Date: Wednesday, December 12, 2007
Author: Rita Trichur, Business Reporter, The Star.com

Canada's two top bourses may finally be ready to tie the knot, but pension-fund manager Caisse de dépôt et placement du Québec is calling for a "public hearing" on the proposed $1.3 billion cash and stock deal to merge the Toronto Stock Exchange and the Montreal Exchange.

The Caisse, which owns 8 per cent of the MX, finds the proposal "interesting" but wants a public debate to review the merger's "financial and strategic aspects" before blessing the union.

"As a shareholder, we want to know whether the proposed merger is ultimately viable, given the emergence of many competitive platforms in the equity markets and the increasing share represented by Canadian companies interlisted on U.S. exchanges," president and chief executive Henri-Paul Rousseau said yesterday.

On the more delicate topic of governance, the Caisse is pressing for more details about the role of Quebec-based representatives on the combined entity's board of directors and executive committee. Rousseau also expressed concern about the future of Montreal-based operations, a sensitive issue for that city, given its historic rivalry with Toronto.

"Over the years, the Montreal Exchange has developed leading-edge derivatives expertise," Rousseau said. "We would like to know what the Toronto Stock Exchange's intentions are in this regard before we take our analysis further. A public debate is needed."
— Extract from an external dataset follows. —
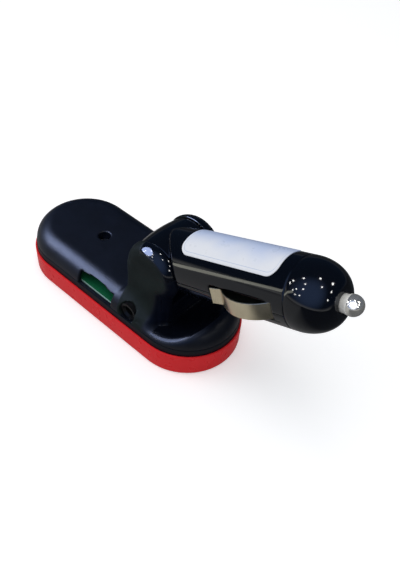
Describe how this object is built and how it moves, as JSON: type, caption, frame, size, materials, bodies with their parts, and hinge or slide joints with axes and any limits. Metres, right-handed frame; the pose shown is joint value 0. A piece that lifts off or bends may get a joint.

Quebec Finance Minister Monique Jerôme-Forget said she still wants to study the agreement's fine print but did give a preliminary endorsement. She has previously suggested that a power struggle caused earlier merger talks to fail.

Yesterday, however, the companies presented a united front as they confirmed plans to consummate their drawn-out dalliance through a new company to be called TMX Group Inc. The agreement provides that the company would be headquartered in Toronto but requires that 25 per cent of the board of directors be from Quebec. The head office of MX and the derivatives trading operations would stay in Montreal.

TSX Group would indirectly acquire all of MX's outstanding common shares for total consideration of 15.3 million TSX common shares and $428 million in cash. Montreal Exchange shareholders would receive half of a TSX Group share and $13.95 in cash.

"This combination grows out of a common vision for the future of the Canadian capital markets," said Richard Nesbitt, chief executive officer of TSX Group.

The combined entity would "redefine the Canadian capital markets and strengthen its global positioning," said Luc Bertrand, chief executive of the MX.

Nesbitt would be the chief executive officer and Bertrand the deputy chief. Bertrand would also continue in his role as president and chief executive of MX, while assuming responsibility for information technology at the TMX Group.

Speculation over a possible merger has swirled in recent years because of a wave of international exchange consolidations.

Bertrand acknowledged that "mega players" have developed in recent years. "If you're going to be competitive, you've got to be bigger," he said. "The status quo was not an option."

In addition to the threat of foreign takeover, analysts said, each company faces sharpened competition in respective specialty areas. A standstill agreement that expires in 2009 gave the TSX an exclusive claim on equity trading, while making MX the sole market for options and derivatives.